Dos de ellos esgrimían largas navajas. El otro empuñaba un feo pistolón. (Luego se demostró que se trababa de un arma de juguete pero, en aquellos momentos, sólo conocía esta circunstancia su portador).

Los asaltados permanecieron en silencio y totalmente inmóviles. Javier buscó con los ojos algo que había visto cuando se dirigían a la sala de fiestas. Se trataba de una cosa que, quizás pudiera sacarles del apuro en que su desprecio hacia el arte les había colocado.

Y allí estaba. A medio metro, al borde el paseo se encontraba una carretilla conteniendo una bolsa de cemento, una enorme regadera de metal y, lo mejor de todo, un azadón dotado del mango de madera más largo y grueso del mundo.

Javier no vaciló un instante. Saltó la distancia que le separaba del fortuito arsenal, cogió el azadón con ambas manos y, al grito de “Gora Euzkadi”, inició un furibundo vapuleo administrado con admirable ecuanimidad. En un momento acabó con la tímida resistencia de los sorprendidos salteadores.

Al de la enorme pistola le asestó tan tremendo golpe en los riñones que, sin duda, a partir de entonces quedaría incluido entre los más ardientes adictos a la diálisis.

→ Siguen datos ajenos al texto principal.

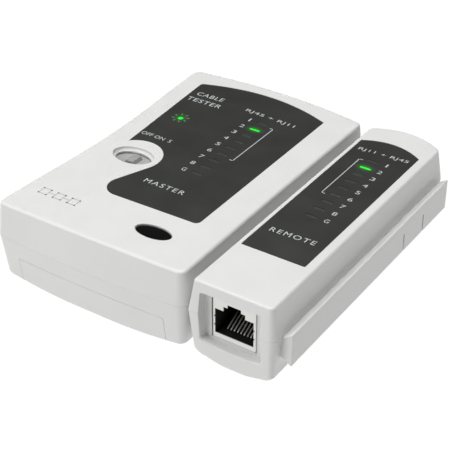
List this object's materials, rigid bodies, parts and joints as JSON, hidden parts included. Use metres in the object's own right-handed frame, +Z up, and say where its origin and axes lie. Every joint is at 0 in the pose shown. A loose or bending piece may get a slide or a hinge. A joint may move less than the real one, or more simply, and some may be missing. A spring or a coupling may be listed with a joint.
{
  "type": "network cable tester",
  "caption": "Two-piece cable tester: flat master unit with a battery, light bars, slide switch and button, and a narrow remote unit on a dovetail side rail.",
  "frame": {"origin": "on the ground under the middle of the bounding box", "axes": "+X to the units' right (towards the remote), +Y from the button end to the master's socket end, +Z up"},
  "size_m": [0.0944, 0.1025, 0.0266],
  "materials": {
    "white_abs": "fine satin texture, moulded white ABS",
    "label_film": "satin printed polyester film, dark grey",
    "green_board": "solder mask over glass-fibre board",
    "nickel_shield": "nickel-plated stamped sheet",
    "black_pbt": "glass-filled black plastic",
    "gold_contact": "gold-flashed phosphor bronze spring wire",
    "black_gloss": "polished black plastic",
    "grey_slider": "light grey plastic with fine ribs",
    "battery_jacket": "lacquered steel jacket",
    "green_lens": "green-tinted light bar and lens resin",
    "screw_steel": "zinc-plated steel",
    "red_wire": "flexible PVC sleeve",
    "black_wire": "flexible PVC sleeve"
  },
  "bodies": {
    "master": {"master_upper_casing": "white_abs", "master_lower_casing": "white_abs", "master_label": "label_film", "master_circuit_board": "green_board", "master_rj45_shield": "nickel_shield", "master_rj45_insert": "black_pbt", "master_rj45_contacts": "gold_contact", "master_rj11_housing": "black_pbt", "master_rj11_contacts": "gold_contact", "power_switch_body": "nickel_shield", "push_switch_body": "nickel_shield", "battery_9v": "battery_jacket", "battery_snap": "black_pbt", "battery_lead_red": "red_wire", "battery_lead_black": "black_wire", "power_led": "green_lens", "controller_chip": "black_pbt", "master_led_1": "green_lens", "master_led_2": "green_lens", "master_led_3": "green_lens", "master_led_4": "green_lens", "master_led_5": "green_lens", "master_led_6": "green_lens", "master_led_7": "green_lens", "master_led_8": "green_lens", "master_led_g": "green_lens", "master_screw_1": "screw_steel", "master_screw_2": "screw_steel", "master_screw_3": "screw_steel", "master_screw_4": "screw_steel"},
    "battery_door": {"battery_door": "white_abs"},
    "power_switch": {"power_switch_knob": "grey_slider", "power_switch_lever": "black_pbt"},
    "test_button": {"test_button": "black_gloss", "push_switch_plunger": "black_pbt"},
    "remote": {"remote_upper_casing": "white_abs", "remote_lower_casing": "white_abs", "remote_label": "label_film", "remote_circuit_board": "green_board", "remote_rj45_shield": "nickel_shield", "remote_rj45_insert": "black_pbt", "remote_rj45_contacts": "gold_contact", "remote_rj11_housing": "black_pbt", "remote_rj11_contacts": "gold_contact", "remote_led_1": "green_lens", "remote_led_2": "green_lens", "remote_led_3": "green_lens", "remote_led_4": "green_lens", "remote_led_5": "green_lens", "remote_led_6": "green_lens", "remote_led_7": "green_lens", "remote_led_8": "green_lens", "remote_led_g": "green_lens", "remote_screw_1": "screw_steel", "remote_screw_2": "screw_steel"}
  },
  "joints": [
    {"name": "remote_slide", "type": "slide", "parent": "master", "child": "remote", "axis": [0, -1, 0], "range_m": [0, 0.088]},
    {"name": "battery_door_slide", "type": "slide", "parent": "master", "child": "battery_door", "axis": [0, -1, 0], "range_m": [0, 0.028]},
    {"name": "power_switch_slide", "type": "slide", "parent": "master", "child": "power_switch", "axis": [1, 0, 0], "range_m": [-0.002, 0.002]},
    {"name": "test_button_press", "type": "slide", "parent": "master", "child": "test_button", "axis": [0, 0, -1], "range_m": [0, 0.0004], "stiffness_N_per_m": 400, "springref_m": -0.0003}
  ]
}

Los de las navajas abandonaron los pertrechos en su prisa por alejarse del lugar de la refriega. Uno de ellos corría sosteniendo delicadamente con la mano izquierda el brazo derecho que pendía inerte, seguramente roto. El otro, con acento de asombro, gritó antes de desaparecer: “¡Qué bestia eres, tío!”.

Aurorina, en tono ce incredulidad y, dirigiéndose a Laura musitó: “¡Y a éste le tachabas de inútil!”.

Ya en el hotel, cuando iban a acostarse, después de relatar a su abuela los sucesos de la agitada noche, Luisa, con cara de inocencia exclamó: “Javier es un inocentón. Para ahuyentar a esos sinvergüenzas le hubiera bastado con enseñarles la cara de su mujercita”.